[ 16 aprile 2009, aula di estetica, liceo “Carducci” ]
La relazione teorica della regista Paola Manfredi sul “corpo comico” ha preso avvio dalla definizione del carattere specifico della rappresentazione teatrale che rende visibile un corpo immaginato e dalla descrizione della pratica di laboratorio con gli studenti come “palestra dell’immaginario”. In questo tipo di lavoro si tratta spesso di destrutturare, di insegnare a disimparare e smontare i modi abituali del muoversi, a scomporre il movimento per ricreare una tensione che si può realizzare tra alto e basso e prende come centro della figura il tronco del corpo. Il corpo si muove allora in uno spazio pieno, e risveglia le tracce della memoria che vi sono depositate e che si manifestano nelle reazioni immediate. L’espressione usata dalla regista è “scoprire la propria musica”.
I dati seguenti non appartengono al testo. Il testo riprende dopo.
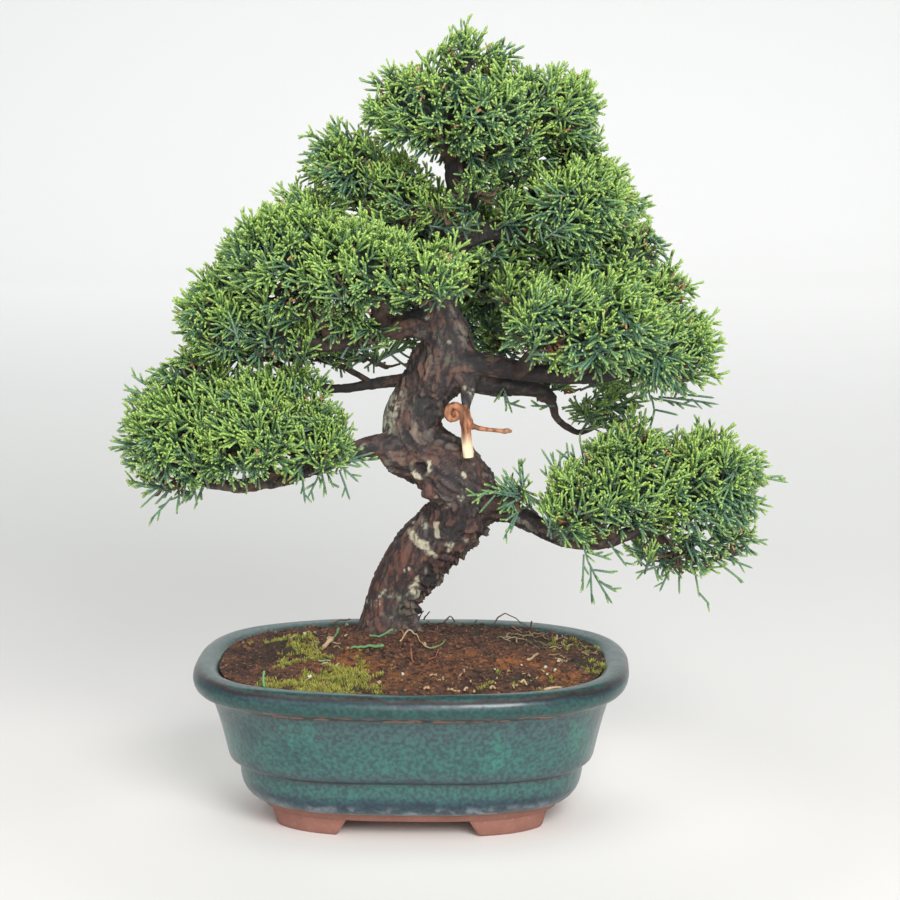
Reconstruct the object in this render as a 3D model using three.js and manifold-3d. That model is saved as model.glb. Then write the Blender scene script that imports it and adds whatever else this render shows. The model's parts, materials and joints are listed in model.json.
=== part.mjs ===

Nel caso del corpo comico si tratta di costruire una propria maschera, quella maschera che in genere l’attore porta con sé in più personaggi (un esempio: Totò). Il carattere specifico del comico consiste allora nel cogliere un aspetto della maschera, isolarlo, sottolinearlo, esagerarlo e renderlo una smorfia, mantenendosi su un piano di simpatia (il comico non ha a che vedere con l’orrore o lo spavento).
La regista presenta poi alcuni filmati di esperienze teatrali. Tra le altre è sembrata particolarmente interessante la rappresentazione di un episodio della storia della resistenza in un piccolo paese della Brianza, costruito sull’intreccio dei racconti dei sopravissuti.
L’attore Giorgio Branca propone poi l’interpretazione di un pezzo de La moscheta di Ruzante e presenta alcune maschere della commedia dell’arte (lo Zani, il soldato, il dottore) che prova sul viso e interpreta con il corpo.
Il laboratorio si conclude con un lavoro pratico che coinvolge tutti i presenti in esercizi di scomposizione del corpo, nel gioco dello specchio a coppie e nella figura del mostro nella quale il gesto mimato diventa smorfia mostruosa.